We manage to contemplate this for a full 40 minutes, arriving back at the station victorious at our excellent use of time. The journey will only take about a half an hour and then we will be home.
We jump onto the train and Mark immediately starts playing Cat Stevens’ ‘Tea for the Tillerman’. This seems a seriously appropriate exit song and we sing along joyfully.
“It’s not time, to make a change…”
The train pulls out and Lotte gazes out the window, remarking abstractly, “I wonder why the train over there is so busy.” Hordes of people are packing onto it. We look around and realise, with a start, that there is nearly nobody on our train.
Helplessly, we gaze at the board. ‘D’hoggenbosh’, it reads, just as the last train to Amsterdam pulls out of the station. Cat Stevens plays on in the background as we stare at each other in shock, speeding steadily away from home. D’Hoggenbosh is not even a real name. It sounds like a cough. It is also an hour away, by express, just past midnight.
“Oh my god,” I say helplessly. Mark, still in a remarkably calm, confused state, simply nods with confidence. I stare out the window in horror. Cat Stevens suddenly seems sinister. I look suspiciously at old, sleeping Dutch people who for some unknown reason have ended up journeying to D’Hoggenbosh at midnight on a Sunday and wonder what this mysterious dreamland will be like. I envision cobbled streets, inviting taverns, canals.
We arrive to slabs of concrete and silence. The only sign of life is a couple of homeless men chatting on the side of the road. We quickly rush to bus stop and establish there is a train leaving to Utrecht in one hour. From there, we can feasibly get a morning train to Amsterdam. Mark decides this is a good time to continue devouring ket.
We find a water fountain opposite the train station that, in our semi delirious state, looks exactly like the one featured in the opening titles of Friends. Thrilled with this discovery (someone enquires if this might actually be the very fountain used in the show , until we ponder why, exactly, an American sitcom would choose a middle-of-nowhere town in The Netherlands to film in), we put on the opening theme song and frolic joyfully in the water.
“We ARE friends!” Mag bursts out.
When this activity wanes, we sit in the park opposite and take more ketamine.
One of the homeless men from earlier takes this as an opportune time to come and join us. He speaks very little English and drinks a beer slowly, barking out the occasional sentence. He keeps telling us he needs to go find his friend, pressing until Mark, terrified, basically throws his phone at him.
“Find your friend,” he gasps, “please.”
I look around the circle and wonder abstractly how I have ended up in a town that begins with an apostrophe sitting with a homeless man at 2am. The bus arrives and we rush away, asking the driver four or five times, speaking extremely slowly and probably sounding insane, where we are going. Eventually satisfied we will end up in Utrecht, we collapse in the back seats.
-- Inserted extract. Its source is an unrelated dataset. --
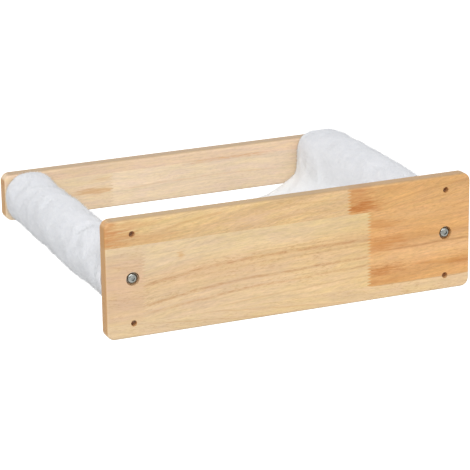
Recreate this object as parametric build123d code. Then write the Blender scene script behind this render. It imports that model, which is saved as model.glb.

The streets are empty, lit up by occasional light. The bus hums. We arrive in Utrecht at 4am and decide to drink a heartening cup of tea. There are a surprising number of people around, all of them sober. I wonder what they are thinking. At 6am our train pulls in.
At this point I seriously don’t think I will ever make it back home and will just wander bus and train stations endlessly until I die or collapse, but sure enough, as the sun begins to rise and workers start rushing across the city, we pull into Amsterdam Centraal, nearly 24 hours after our departure.
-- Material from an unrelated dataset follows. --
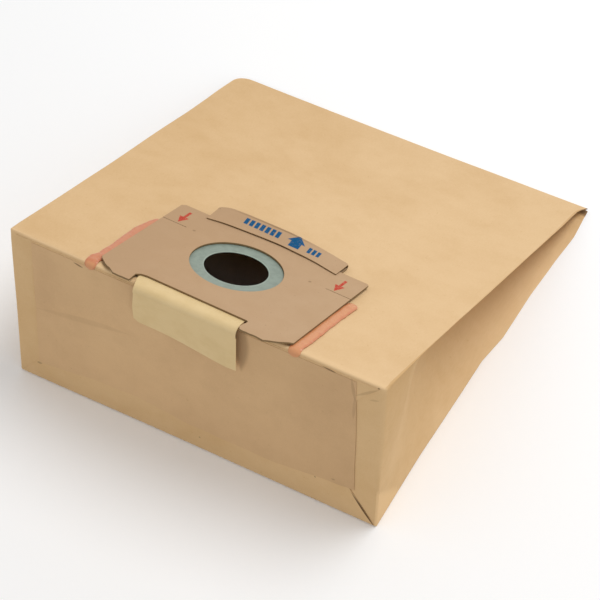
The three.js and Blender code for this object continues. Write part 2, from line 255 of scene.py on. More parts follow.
def closed_wall(outer, inner, faces):
    """A closed body between two skins that share their faces, with a rim along every open edge."""
    count = len(outer)
    starts = faces.ravel()
    ends = np.roll(faces, -1, axis=1).ravel()
    rim = ~np.isin(starts * count + ends, ends * count + starts)
    a, b = starts[rim], ends[rim]
    rims = np.stack([b, a, a + count, b + count], axis=1)
    return np.vstack([outer, inner]), np.vstack([faces, faces[:, ::-1] + count, rims])


def sheet_body(outer, inner):
    """A closed sheet from two grids of points, its outer side first."""
    ids = np.arange(outer.shape[0] * outer.shape[1]).reshape(outer.shape[:2])
    return closed_wall(outer.reshape(-1, 3), inner.reshape(-1, 3), grid_faces(ids))


def joined(bodies):
    """Several bodies' points and faces as one."""
    points, faces, first = [], [], 0
    for body_points, body_faces in bodies:
        points.append(body_points)
        faces.append(body_faces + first)
        first += len(body_points)
    return np.vstack(points), np.vstack(faces)


def with_hole(faces, flat, centre, radius):
    """Opens a round hole in faces whose points have these flat places.

    It gives the faces that stay, the points on the hole's rim and their places on the circle.
    """
    offset = flat - np.array(centre)
    distance = np.hypot(offset[:, 0], offset[:, 1])
    gone = distance[faces].mean(axis=1) < radius
    kept = faces[~gone]
    rim = np.intersect1d(faces[gone], kept)
    return kept, rim, centre + offset[rim] * (radius / distance[rim])[:, None]


def compact(points, faces, *others):
    """Drops points that no face uses."""
    used, numbers = np.unique(faces, return_inverse=True)
    return (points[used], numbers.reshape(faces.shape), *[other[used] for other in others])


def new_object(name, data):
    """An object for the data, linked to the scene."""
    made = bpy.data.objects.new(name, data)
    bpy.context.scene.collection.objects.link(made)
    return made


def mesh_object(name, points, faces, smooth_angle=40, **marks):
    """A smooth-shaded mesh, with a named number for each point where one is given."""
    mesh = bpy.data.meshes.new(name)
    mesh.from_pydata(points.tolist(), [], faces.tolist())
    mesh.validate()
    for label, values in marks.items():
        mesh.attributes.new(label, "FLOAT", "POINT").data.foreach_set("value", values.astype(np.float32))
    return softened(new_object(name, mesh), smooth_angle)


def softened(piece, smooth_angle):
    """Smooth shading, with edges sharper than the angle kept."""
    mesh = piece.data
    mesh.polygons.foreach_set("use_smooth", [True] * len(mesh.polygons))
    mesh.set_sharp_from_angle(angle=math.radians(smooth_angle))
    return piece


def plain_mesh(source, name, matrix=None):
    """The source with its modifiers and curves turned into a plain mesh, moved by the matrix."""
    evaluated = source.evaluated_get(bpy.context.evaluated_depsgraph_get())
    mesh = bpy.data.meshes.new_from_object(evaluated)
    bpy.data.objects.remove(source)
    if matrix is not None:
        mesh.transform(matrix)
    return new_object(name, mesh)


def welded(piece):
    """Merges coincident points and turns every face outwards."""
    nearest = 0.001 * MM
    bm = bmesh.new()
    bm.from_mesh(piece.data)
    bmesh.ops.remove_doubles(bm, verts=bm.verts, dist=nearest)
    bmesh.ops.dissolve_degenerate(bm, edges=bm.edges, dist=nearest)
    bmesh.ops.recalc_face_normals(bm, faces=bm.faces)
    bm.to_mesh(piece.data)
    bm.free()
    return piece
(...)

We have now been on public transport longer than we spent at the festival. There is only one possible thing we can do now. We ride down the escalator entering our magical city, linking arms, booming ‘The Boys are Back in Town’ off an IPhone. “The boys are back!” we cheer. I feel like I have survived a war.
We jump on our bikes and ride our separate ways, unsure, now, how to survive on our own. I fall into bed at 8am as the birds start singing outside my window, dreaming of Cat Stevens, of the cast of Friends, of strange towns I will never see again.